While buying property in a trust offers asset protection and tax flexibility, it may come with higher costs and more administrative requirements. Conversely, owning property through a company name may save on taxes but limits CGT discounts.
Conclusion
Deciding whether to buy a property in your name, company name, or trust depends on your financial situation, goals, and risk tolerance.
While individual ownership offers simplicity and tax benefits, companies and trusts provide enhanced asset protection and potential tax savings for long-term investors.
Before making any decisions, it’s vital to seek professional advice to understand which structure aligns best with your investment goals.
If you’re still wondering when is the best time to buy, check out our article on how to time your property investment.
Property purchase considerations
Lastly, before you purchase the property, always evaluate your reasons and the potential returns on investment. When it comes to buying property, whether in a company or trust, being well-informed and having clarity on your goals is paramount.
Related articles:
- The Property Due Diligence Checklist For Buyers
- Home Buying Tips for Every Age
- The Ultimate House Inspection Checklist
FAQs on Whether to Put Property in a Trust or Company
Should I put property in a trust or company?
A trust is ideal for protecting assets and minimizing taxes. A company is better suited if your focus is running a business and making profits.
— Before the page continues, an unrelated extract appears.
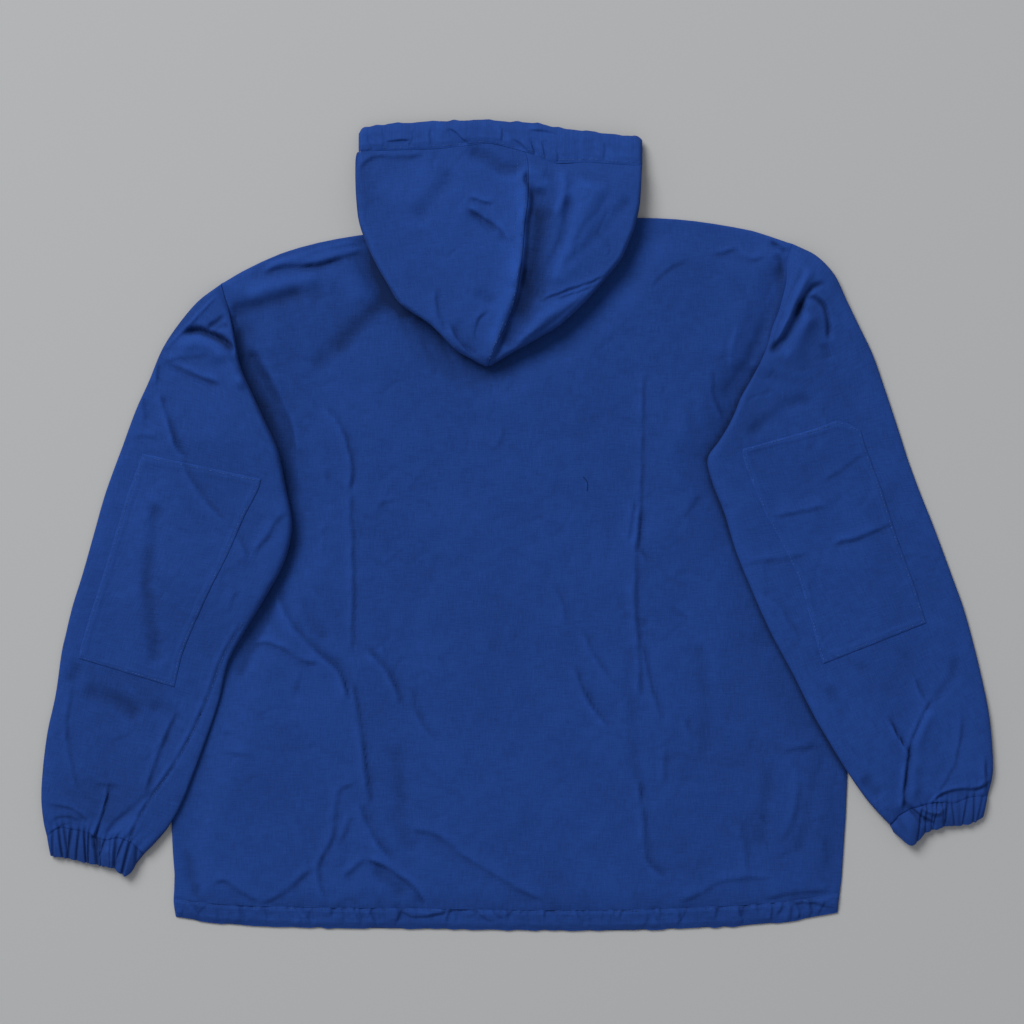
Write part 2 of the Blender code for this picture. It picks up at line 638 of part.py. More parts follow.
class Tube:
    """A flattened sleeve: where each point of its upper and lower side lies."""

    # How many sections from each end follow the bend of the seam there
    seam_reach = 3.0

    def __init__(self, rows, side, folds, cuff_lines):
        self.rows = rows
        self.side = side
        self.folds = folds
        self.cuff_lines = cuff_lines
        count = len(rows) - 1
        self.stations = np.linspace(0.0, count, count * SLEEVE_STEPS + 1)[:, None]

    def along(self, column):
        rows = self.rows
        return smooth_curve(self.stations, np.arange(len(rows), dtype=float), numbers(rows, column))

    def top_across(self):
        """Fractions across the upper side, with points on the patch's two long edges."""
        left, right = self.along("patch_from"), self.along("patch_to")
        middle = np.linspace(0.0, 1.0, PATCH_POINTS)
        near = left * EDGE_MARGINS
        far = right + (1.0 - right) * (1.0 - EDGE_MARGINS[::-1])
        return np.concatenate([near, left + (right - left) * middle, far], axis=1)

    def low_across(self):
        """Fractions across the lower side, on the way back from the inner edge."""
        return np.broadcast_to(LOW_POINTS, (len(self.stations), len(LOW_POINTS)))

    def plan(self, across):
        x = self.along("outer_x") + (self.along("inner_x") - self.along("outer_x")) * across
        y = self.along("outer_y") + (self.along("inner_y") - self.along("outer_y")) * across
        near_armhole = 1.0 - smooth_step(self.stations / self.seam_reach)
        near_cuff = 1.0 - smooth_step((self.stations[-1] - self.stations) / self.seam_reach)
        x = x + armhole_bend(self.rows, self.side, across) * near_armhole
        return x, y - cuff_line(self.cuff_lines, across, "seam") * near_cuff

    def levels(self, across):
        """Plan of each point, with the tube's lowest and highest level there."""
        x, y = self.plan(across)
        low = ground(x, y, RAMP_UNDER)
        outer, inner = self.along("outer_height"), self.along("inner_height")
        height = outer + (inner - outer) * smooth_step(across)
        fold = relief(x, y, self.folds) * smooth_step(self.stations / 1.5)
        high = ground(x, y, RAMP_OVER) + height + fold
        return x, y, low, np.maximum(high, low + 2 * CLOTH + LEAST_HOLLOW)

    def top(self, across, wall):
        """Upper side of the tube, or of its hollow when it is one wall further in."""
        x, y, low, high = self.levels(across)
        middle = (low + high) / 2.0
        return stacked(x, y, middle + (high - wall - middle) * edge_round(across, SQUARE_TOP))

    def bottom(self, across, wall):
        x, y, low, high = self.levels(across)
        middle = (low + high) / 2.0
        return stacked(x, y, middle - (middle - low - wall) * edge_round(across, SQUARE_LOW))

    def ring(self, wall):
        """Rings round the tube, or round its hollow when they are one wall further in."""
        width = np.hypot(
            self.along("outer_x") - self.along("inner_x"),
            self.along("outer_y") - self.along("inner_y"),
        )
        drawn_in = wall / width
        top, low = self.top_across(), self.low_across()
        upper, lower = self.top(top, wall), self.bottom(low, wall)
        upper[..., :2] = np.stack(self.plan(drawn_in + top * (1 - 2 * drawn_in)), axis=-1)
        lower[..., :2] = np.stack(self.plan(drawn_in + low * (1 - 2 * drawn_in)), axis=-1)
        return np.concatenate([upper, lower], axis=1)


def make_sleeve(tube):
    add_wall("sleeve_" + tube.side, tube.ring(0.0), tube.ring(CLOTH), True)


def make_patch(tube, patch_rows):
    """The elbow patch: the sleeve's own points there, moved out."""
    upper = tube.top(tube.top_across(), 0.0)
    rows = slice(patch_rows.first * SLEEVE_STEPS, patch_rows.last * SLEEVE_STEPS + 1)
    columns = slice(len(EDGE_MARGINS), len(EDGE_MARGINS) + PATCH_POINTS)
    under = upper[rows, columns] + np.array([0.0, 0.0, SEAM_GAP])
    over = under + np.array([0.0, 0.0, PATCH_CLOTH])
    add_wall("elbow_patch_" + tube.side, over, under, colour=CANVAS_DARK)


class Cuff:
    """A gathered cuff: rings from its seam with the sleeve to its lower edge."""

    def __init__(self, tube, corners):
        self.seam = tube.rows[-1]
        self.lines = tube.cuff_lines
        self.corners = corners
        self.sleeve_top = tube.top_across()[-1]
        self.sleeve_low = np.concatenate([[0.0], LOW_POINTS[::-1], [1.0]])

    def line(self, across, column):
        return cuff_line(self.lines, across, column)

    def seam_bend(self, across, is_top):
        """The sleeve's end, straight between the sleeve's own points."""
        top = np.interp(across, self.sleeve_top, self.line(self.sleeve_top, "seam"))
        low = np.interp(across, self.sleeve_low, self.line(self.sleeve_low, "seam"))
        return np.where(is_top, top, low)

    def plan(self, across, is_top):
        seam, corners = self.seam, self.corners
        seam_x = seam.outer_x + (seam.inner_x - seam.outer_x) * across
        seam_y = seam.outer_y + (seam.inner_y - seam.outer_y) * across
        seam_y = seam_y - self.seam_bend(across, is_top)
        edge_x = corners.outer_x + (corners.inner_x - corners.outer_x) * across
        edge_y = corners.outer_y + (corners.inner_y - corners.outer_y) * across
        edge_y = edge_y - self.line(across, "edge")
        return seam_x + (edge_x - seam_x) * CUFF_ROWS, seam_y + (edge_y - seam_y) * CUFF_ROWS

    def ring(self, wall, gathered):
        """Rings round the cuff, with its gathers raised if asked."""
        count = CUFF_GATHERS * POINTS_PER_GATHER
        top = np.linspace(0.0, 1.0, count + 1)
        low = top[-2:0:-1]
        drawn_in = wall / CUFF_WIDTH
        across = np.concatenate([top, low])[None, :]
        is_top = np.arange(across.shape[1])[None, :] < len(top)
        x, y = self.plan(drawn_in + across * (1.0 - 2.0 * drawn_in), is_top)
        middle = (CUFF_HEIGHT + self.line(across, "swell")) * CUFF_FULLNESS / 2.0
        wave = GATHER_HEIGHT * np.sin(math.pi * CUFF_GATHERS * across) ** 2 * gathered
        upper = middle + (middle - wall - wave) * edge_round(across, SQUARE_TOP)
        lower = middle - (middle - wall - wave / 2.0) * edge_round(across, SQUARE_LOW)
        return stacked(x, y, np.where(is_top, upper, lower))


def make_cuff(cuff, side):
    plain_wall = CLOTH + GATHER_HEIGHT
    add_wall("cuff_" + side, cuff.ring(0.0, True), cuff.ring(plain_wall, False), True)


def hood_rim(x, y):
    """How far the folded hood has risen from its rolled outline, from 0.5 to 1."""
    inside = np.maximum(depth_inside(x, y, HOOD_OUTLINE), 0.0)
    return 1.0 - 0.5 * np.exp(-inside / HOOD_ROLL)


def hood_smooth_top(x, y):
    """Upper side of the hood as it would lie with no folds."""
    height = smooth_curve(y, numbers(HOOD_HEIGHTS, "y"), numbers(HOOD_HEIGHTS, "height"))
    return ground(x, y, RAMP_OVER) + height * hood_rim(x, y)


def hood_top(x, y):
    """Upper side of the hood's two halves."""
    inside = np.maximum(depth_inside(x, y, HOOD_OUTLINE), 0.0)
    return hood_smooth_top(x, y) + relief(x, y, HOOD_FOLDS) * smooth_step(inside / FOLD_START)


def stitch_y(x):
    """Y of the stitched line under the casing."""
    return smooth_curve(x, numbers(CASING_SECTIONS, "x"), numbers(CASING_SECTIONS, "stitch_y"))


def hood_plan(half, across, station):
    """Plan of a point on a hood half: across it from the seam to its outline."""
    stations = np.arange(len(HOOD_SECTIONS), dtype=float)

    def at(column):
        return smooth_curve(station, stations, numbers(HOOD_SECTIONS, column))

    x = at("seam_x") + (at(half + "_x") - at("seam_x")) * across
    y = at("seam_y") + (at(half + "_y") - at("seam_y")) * across
    side = -1.0 if half == "left" else 1.0
    x = x + side * SEAM_GAP / 2.0 * (1.0 - across)
    near_casing = 1.0 - smooth_step(station / HOOD_STEPS)
    return x, y + (stitch_y(x) - SEAM_GAP - y) * near_casing


def hood_stations():
    count = len(HOOD_SECTIONS) - 1
    return np.linspace(0.0, count, count * HOOD_STEPS + 1)[:, None]


def hood_half(half):
    """Plan of one hood half, with its columns from left to right."""
    x, y = hood_plan(half, HOOD_ACROSS[None, :], hood_stations())
    return (x[:, ::-1], y[:, ::-1]) if half == "left" else (x, y)


def make_hood_half(half):
    x, y = hood_half(half)
    top = hood_top(x, y)
    add_wall("hood_" + half, stacked(x, y, top), stacked(x, y, top - CLOTH))


def casing_plan(along, up):
    """Plan of a point on the casing, from its left end and up from its stitched line."""
    stations = np.arange(len(CASING_SECTIONS), dtype=float)
    x = smooth_curve(along, stations, numbers(CASING_SECTIONS, "x"))
    top = smooth_curve(along, stations, numbers(CASING_SECTIONS, "top_y"))
    low = smooth_curve(along, stations, numbers(CASING_SECTIONS, "stitch_y"))
    return np.broadcast_arrays(x, low + (top - low) * up)


def casing_base(x, y):
    """What the casing lies on: just over the hood's hidden layers."""
    return hood_smooth_top(x, y) - CLOTH


def make_casing():
    """The drawcord channel along the face opening: a flattened tube with puckers."""
    count = len(CASING_SECTIONS) - 1
    along = np.linspace(0.0, count, CASING_PUCKERS * POINTS_PER_GATHER // 2 + 1)[:, None]
    up = np.concatenate([CASING_UP, CASING_UP_LOW])[None, :]
    is_top = np.arange(up.shape[1])[None, :] < len(CASING_UP)
    length = CASING_SECTIONS[-1].x - CASING_SECTIONS[0].x

    def ring(wall, puckered):
        drawn_in = wall / CASING_WIDTH
        x, y = casing_plan(along, drawn_in + up * (1.0 - 2.0 * drawn_in))
        middle = casing_base(x, y) + CASING_HEIGHT / 2.0
        half = CASING_HEIGHT / 2.0 - wall
        wave = np.sin(2.0 * math.pi * CASING_PUCKERS * x / length)
        upper = middle + (half + PUCKER_HEIGHT * wave * puckered) * edge_round(up, SQUARE_CASING)
        lower = middle - half * edge_round(up, SQUARE_CASING)
        return stacked(x, y, np.where(is_top, upper, lower))

    add_wall("hood_casing", ring(0.0, True), ring(CLOTH, False), True)


def under_ring(x, y, top):
    """One ring round the hidden layers: their upper side, two bulging edges and their base."""
    base = ground(x, y, RAMP_UNDER)
    rims = []
    for end, before in ((-1, -2), (0, 1)):
        run = np.array([x[end] - x[before], y[end] - y[before]])
        run = run / np.linalg.norm(run)
        rim = [
            (
                x[end] + run[0] * layer.out,
                y[end] + run[1] * layer.out,
                base[end] + (top[end] - base[end]) * layer.up,
            )
            for layer in UNDER_RIM
        ]
        rims.append(rim)
    right, left = rims[0], rims[1][::-1]
    upper = stacked(x, y, top)
    lower = stacked(x, y, base)[::-1]
    return np.concatenate([upper, right, lower, left])


def under_half(half):
    """Upper side of the hidden layers below one half, drawn in from the half's outline."""
    x, y = hood_half(half)
    top = np.minimum(hood_top(x, y), hood_smooth_top(x, y)) - CLOTH - 2 * SEAM_GAP
    points = stacked(x, y, top)[: -2 * HOOD_STEPS + 1]
    last, before = (0, 1) if half == "left" else (-1, -2)
    points[:, last] = points[:, before] + (points[:, last] - points[:, before]) * UNDER_REACH
    return points


def make_hood_under():
    """The hood's hidden layers as one rounded solid, with a crease between them at its edge."""
    left, right = under_half("left"), under_half("right")
    points = np.concatenate([left[:, :-1], right], axis=1)
    x, y = points[0, :, 0], points[0, :, 1]
    casing_x = numbers(CASING_SECTIONS, "x")
    opening_y = smooth_curve(x, casing_x, numbers(CASING_SECTIONS, "top_y"))
    rings = []
    for row in UNDER_OPENING:
        row_y = y + (opening_y - y) * row.up
        top = casing_base(x, row_y) - UNDER_CASING_GAP - row.drop
        rings.append(under_ring(x, row_y, top))
    for row in points:
        rings.append(under_ring(*row.T))
    add_loft("hood_under", np.array(rings), colour=CANVAS_DARK)


def main():
    for old in list(bpy.data.objects):
        bpy.data.objects.remove(old)
    parts = bpy.data.collections.new("anorak_pullover")
    bpy.context.scene.collection.children.link(parts)
    make_front()
    make_back()
    left = Tube(LEFT_SLEEVE, "left", LEFT_SLEEVE_FOLDS, LEFT_CUFF_LINES)
    right = Tube(RIGHT_SLEEVE, "right", RIGHT_SLEEVE_FOLDS, RIGHT_CUFF_LINES)
    make_sleeve(left)
    make_sleeve(right)
    make_patch(left, LEFT_PATCH)
    make_patch(right, RIGHT_PATCH)
    make_cuff(Cuff(left, LEFT_CUFF_EDGE), "left")
    make_cuff(Cuff(right, RIGHT_CUFF_EDGE), "right")
    make_hood_half("left")
    make_hood_half("right")
    make_casing()
    make_hood_under()


main()
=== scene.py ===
"""Looks of the hooded anorak pullover: each cut piece as a fine canvas shell on its solid.

The garment lies flat with its back side up. Lengths are millimetres in the part's frame,
+X to the wearer's right, +Y to the head and +Z up, until a mesh is made. Creases are given
in the chart: millimetres to the right of the layout's upper left corner, and down from it.
"""

import math
from collections import namedtuple
from dataclasses import dataclass
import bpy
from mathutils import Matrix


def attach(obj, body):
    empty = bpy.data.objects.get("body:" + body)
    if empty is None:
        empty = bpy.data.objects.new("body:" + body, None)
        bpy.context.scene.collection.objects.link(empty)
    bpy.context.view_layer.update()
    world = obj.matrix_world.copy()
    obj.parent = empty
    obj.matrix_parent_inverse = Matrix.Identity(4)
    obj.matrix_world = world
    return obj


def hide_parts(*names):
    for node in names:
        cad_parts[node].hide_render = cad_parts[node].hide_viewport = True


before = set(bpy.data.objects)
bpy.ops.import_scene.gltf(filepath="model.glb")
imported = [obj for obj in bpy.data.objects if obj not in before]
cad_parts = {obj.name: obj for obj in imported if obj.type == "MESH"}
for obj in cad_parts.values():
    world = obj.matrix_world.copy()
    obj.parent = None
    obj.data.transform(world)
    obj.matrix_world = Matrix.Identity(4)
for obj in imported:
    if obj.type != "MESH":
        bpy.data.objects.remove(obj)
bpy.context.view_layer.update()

from types import SimpleNamespace

import bpy
import numpy as np
from mathutils import Vector

BODY = "root"
MM = 0.001
CHART_X = 517.0
CHART_Y = 525.5

# Cloth and seams. A gap below zero is an overlap.
CLOTH = 1.2
PATCH_CLOTH = 1.0
SEAM_GAP = 0.3
ARMHOLE_GAP = -0.8
REST_GAP = 0.8
FLAT_TOP = 2 * CLOTH + SEAM_GAP

# Body panels
PUFF = 6.5
PUFF_REACH = 42.0
EDGE_ROLL = 6.0
HEM_EDGE = CLOTH + SEAM_GAP + 0.4
HEM_ROLL = 2.6
SEAM_LINE = 1.8
# Lowest point of each armhole's seam, and how much the body rises to it
SEAM_LEFT = 206.0
SEAM_RIGHT = 166.0
SEAM_RISE = 2.6
HEM_WIDTH = 21.0
HEM_SWELL = 1.5
NECK_LEFT = -92.0
NECK_RIGHT = 68.0
NECK_DROP_BACK = 25.0
NECK_DROP_FRONT = 80.0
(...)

Is it better to buy property under a company?
Buying property under a company name offers asset protection and potential tax benefits. For instance, a company may attract a lower tax rate on rental income from the property.
What are the disadvantages of buying property in a trust?
The primary downsides of buying property in a trust include the complexity and cost of setting it up, as well as tax implications.
Should you buy property in your own name?
Owning property in your name can be beneficial for high-income earners looking to reduce tax via negative gearing. However, if the property becomes positively geared or is sold, the tax on that income may be higher due to your personal tax rate.